The Minnesota Supreme Court on Thursday cleared the way for a controversial taxpayer-funded office building for state senators with a roadblock to a lawsuit that sought to challenge the project.
The building has become a lightning rod at the Capitol this year, with Republicans vowing to make it a core election issue as a symbol of what they consider DFL excess. DFLers have said the project is needed to handle the overflow during the Capitol’s long-range restoration and what will be a permanently smaller space there for legislators.

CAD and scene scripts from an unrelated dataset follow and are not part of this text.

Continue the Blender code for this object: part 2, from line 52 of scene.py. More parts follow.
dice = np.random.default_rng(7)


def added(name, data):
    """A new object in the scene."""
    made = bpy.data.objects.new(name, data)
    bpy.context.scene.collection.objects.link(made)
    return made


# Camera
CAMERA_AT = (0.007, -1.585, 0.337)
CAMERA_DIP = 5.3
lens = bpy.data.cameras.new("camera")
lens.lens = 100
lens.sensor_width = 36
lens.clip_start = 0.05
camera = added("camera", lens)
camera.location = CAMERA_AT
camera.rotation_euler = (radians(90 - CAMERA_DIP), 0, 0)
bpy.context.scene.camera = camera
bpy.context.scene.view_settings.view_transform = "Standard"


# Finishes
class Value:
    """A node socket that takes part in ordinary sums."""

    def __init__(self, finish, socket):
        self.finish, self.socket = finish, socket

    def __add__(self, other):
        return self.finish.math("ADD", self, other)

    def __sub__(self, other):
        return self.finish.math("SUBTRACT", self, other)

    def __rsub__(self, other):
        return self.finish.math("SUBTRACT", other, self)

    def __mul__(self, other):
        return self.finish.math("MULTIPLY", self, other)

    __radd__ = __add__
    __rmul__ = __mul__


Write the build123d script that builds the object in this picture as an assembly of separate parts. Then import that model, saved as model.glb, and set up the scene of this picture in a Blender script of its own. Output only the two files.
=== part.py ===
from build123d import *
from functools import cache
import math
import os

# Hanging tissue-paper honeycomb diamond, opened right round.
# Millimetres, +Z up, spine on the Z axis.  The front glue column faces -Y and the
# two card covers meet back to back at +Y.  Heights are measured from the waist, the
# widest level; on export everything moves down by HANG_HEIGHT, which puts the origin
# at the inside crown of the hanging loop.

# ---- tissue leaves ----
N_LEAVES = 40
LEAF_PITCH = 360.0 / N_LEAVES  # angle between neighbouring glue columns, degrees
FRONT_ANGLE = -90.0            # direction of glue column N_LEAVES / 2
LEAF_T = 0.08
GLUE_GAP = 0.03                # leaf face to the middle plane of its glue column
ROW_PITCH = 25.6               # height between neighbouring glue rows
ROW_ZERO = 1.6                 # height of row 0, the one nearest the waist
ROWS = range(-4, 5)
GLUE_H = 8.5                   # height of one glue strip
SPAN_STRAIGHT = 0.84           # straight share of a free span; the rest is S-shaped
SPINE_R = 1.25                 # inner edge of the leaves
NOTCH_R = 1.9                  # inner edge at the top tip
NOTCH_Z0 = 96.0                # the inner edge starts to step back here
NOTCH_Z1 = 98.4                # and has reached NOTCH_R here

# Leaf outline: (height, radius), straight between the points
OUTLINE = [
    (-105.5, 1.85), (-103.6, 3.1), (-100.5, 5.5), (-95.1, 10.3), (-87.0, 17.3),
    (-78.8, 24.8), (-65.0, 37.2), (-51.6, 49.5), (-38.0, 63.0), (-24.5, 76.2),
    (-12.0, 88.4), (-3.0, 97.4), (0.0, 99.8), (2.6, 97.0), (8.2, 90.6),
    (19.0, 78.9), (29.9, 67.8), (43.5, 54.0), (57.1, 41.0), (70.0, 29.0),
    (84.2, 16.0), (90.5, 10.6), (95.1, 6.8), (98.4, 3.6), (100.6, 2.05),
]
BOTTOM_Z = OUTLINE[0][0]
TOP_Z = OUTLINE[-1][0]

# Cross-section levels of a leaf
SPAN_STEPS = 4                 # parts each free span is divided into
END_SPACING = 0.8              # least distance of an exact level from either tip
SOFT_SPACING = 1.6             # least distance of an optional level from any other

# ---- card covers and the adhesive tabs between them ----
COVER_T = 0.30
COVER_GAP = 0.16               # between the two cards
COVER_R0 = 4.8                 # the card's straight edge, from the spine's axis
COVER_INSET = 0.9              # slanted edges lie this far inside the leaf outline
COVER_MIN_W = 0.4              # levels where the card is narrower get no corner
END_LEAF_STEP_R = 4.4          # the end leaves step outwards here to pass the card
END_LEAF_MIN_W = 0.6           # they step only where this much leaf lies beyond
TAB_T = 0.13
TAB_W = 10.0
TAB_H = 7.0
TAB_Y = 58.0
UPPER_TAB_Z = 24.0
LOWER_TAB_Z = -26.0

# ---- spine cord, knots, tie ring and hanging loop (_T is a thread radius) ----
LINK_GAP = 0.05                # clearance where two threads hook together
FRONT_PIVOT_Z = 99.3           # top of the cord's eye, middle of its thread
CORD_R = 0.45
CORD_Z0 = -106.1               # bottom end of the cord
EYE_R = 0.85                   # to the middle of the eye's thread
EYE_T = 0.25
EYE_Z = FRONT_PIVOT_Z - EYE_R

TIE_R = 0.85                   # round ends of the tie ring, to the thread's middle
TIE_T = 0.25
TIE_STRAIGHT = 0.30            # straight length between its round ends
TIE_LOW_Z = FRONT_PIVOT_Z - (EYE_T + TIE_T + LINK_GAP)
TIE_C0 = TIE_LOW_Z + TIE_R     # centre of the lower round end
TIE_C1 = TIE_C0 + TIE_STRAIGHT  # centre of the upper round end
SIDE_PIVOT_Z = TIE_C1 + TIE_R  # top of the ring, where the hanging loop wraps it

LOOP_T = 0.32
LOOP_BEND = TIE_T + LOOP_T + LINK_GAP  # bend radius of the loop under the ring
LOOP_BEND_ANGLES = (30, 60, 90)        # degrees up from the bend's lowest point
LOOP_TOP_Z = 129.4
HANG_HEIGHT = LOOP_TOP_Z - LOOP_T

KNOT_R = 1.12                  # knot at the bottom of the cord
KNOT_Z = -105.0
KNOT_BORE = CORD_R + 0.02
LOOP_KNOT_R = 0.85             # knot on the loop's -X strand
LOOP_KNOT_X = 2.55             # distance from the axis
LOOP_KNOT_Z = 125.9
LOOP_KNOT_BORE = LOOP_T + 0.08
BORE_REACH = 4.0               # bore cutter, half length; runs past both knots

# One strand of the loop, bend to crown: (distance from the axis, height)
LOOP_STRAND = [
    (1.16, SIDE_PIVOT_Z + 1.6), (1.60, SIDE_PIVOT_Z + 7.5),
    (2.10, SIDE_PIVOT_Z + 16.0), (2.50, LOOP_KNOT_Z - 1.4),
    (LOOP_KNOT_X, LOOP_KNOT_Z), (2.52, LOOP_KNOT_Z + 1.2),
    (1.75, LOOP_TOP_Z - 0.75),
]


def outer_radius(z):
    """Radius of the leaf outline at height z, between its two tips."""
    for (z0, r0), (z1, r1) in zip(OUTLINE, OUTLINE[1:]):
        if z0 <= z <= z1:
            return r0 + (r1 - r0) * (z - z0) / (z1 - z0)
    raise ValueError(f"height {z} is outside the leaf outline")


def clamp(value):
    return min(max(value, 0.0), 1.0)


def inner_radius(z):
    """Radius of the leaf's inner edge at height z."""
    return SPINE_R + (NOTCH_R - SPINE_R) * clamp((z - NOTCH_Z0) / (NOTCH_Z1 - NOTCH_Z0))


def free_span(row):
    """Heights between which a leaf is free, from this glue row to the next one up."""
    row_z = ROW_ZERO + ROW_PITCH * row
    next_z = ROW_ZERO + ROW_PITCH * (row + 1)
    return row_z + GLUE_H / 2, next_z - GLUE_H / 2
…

The state’s high court ruled that former Republican Rep. Jim Knoblach would have to post an $11 million surety bond if he wanted his challenge to the project to continue. He said he can’t afford to post a bond of that size.
“Requiring a member of the public to come up with $11 million in a case like this is a chilling precedent to a citizen raising a constitutional challenge,” he said.
State lawyers had argued that Knoblach should be required to post the bond in the event that his suit forced delays and cost overruns on the project. The Minnesota Court of Appeals ordered him to do so. The Supreme Court on Thursday refused to overturn the order in a brief ruling signed by Chief Justice Lorie Gildea.
Knoblach’s suit rested on a technical argument, that legislators violated the state Constitution by including most of the project’s funds in a tax bill, not a construction bill. But Gildea wrote that “the merits of the constitutional challenge raised in this litigation are not before the court.” The appellate court ruling being considered by the Supreme Court dealt strictly with whether a surety bond should be posted. The rejection by the high court left Knoblach with no path forward on his underlying suit.
The $90 million building, of which $77 million will come from taxpayers, is planned for a site across University Avenue on the north side of the Capitol in downtown St. Paul. The remaining $13 million is projected to come from parking fees. Upon completion, the building will provide permanent office space for all 67 state senators, not limited by party. State officials want it built quickly, so that it can house legislators when they’re displaced from their Capitol offices by the ongoing large-scale renovation.
The state Department of Administration had hoped to break ground July 1. Agency spokesman Curt Yoakum said Thursday that date is no longer in reach but said construction would begin as soon as possible. Completion could take up to 17 months.
Republican legislators have blasted Gov. Mark Dayton and House and Senate DFL majorities for signing off on the project, which its critics call wasteful and unnecessary. GOP leaders have said they will try to make it an election issue for DFL House members who are up for re-election in November, as Republicans try to regain a majority in that chamber.
But the project’s defenders, chief among them DFL Senate Majority Leader Tom Bakk of Cook, have argued that the Senate needs new permanent space because the House and governor’s office will be getting more space in the renovated Capitol.
Knoblach, a small-business owner, represented St. Cloud in the House from 1995 to 2006. He is seeking a comeback by mounting a challenge to DFL Rep. Zachary Dorholt.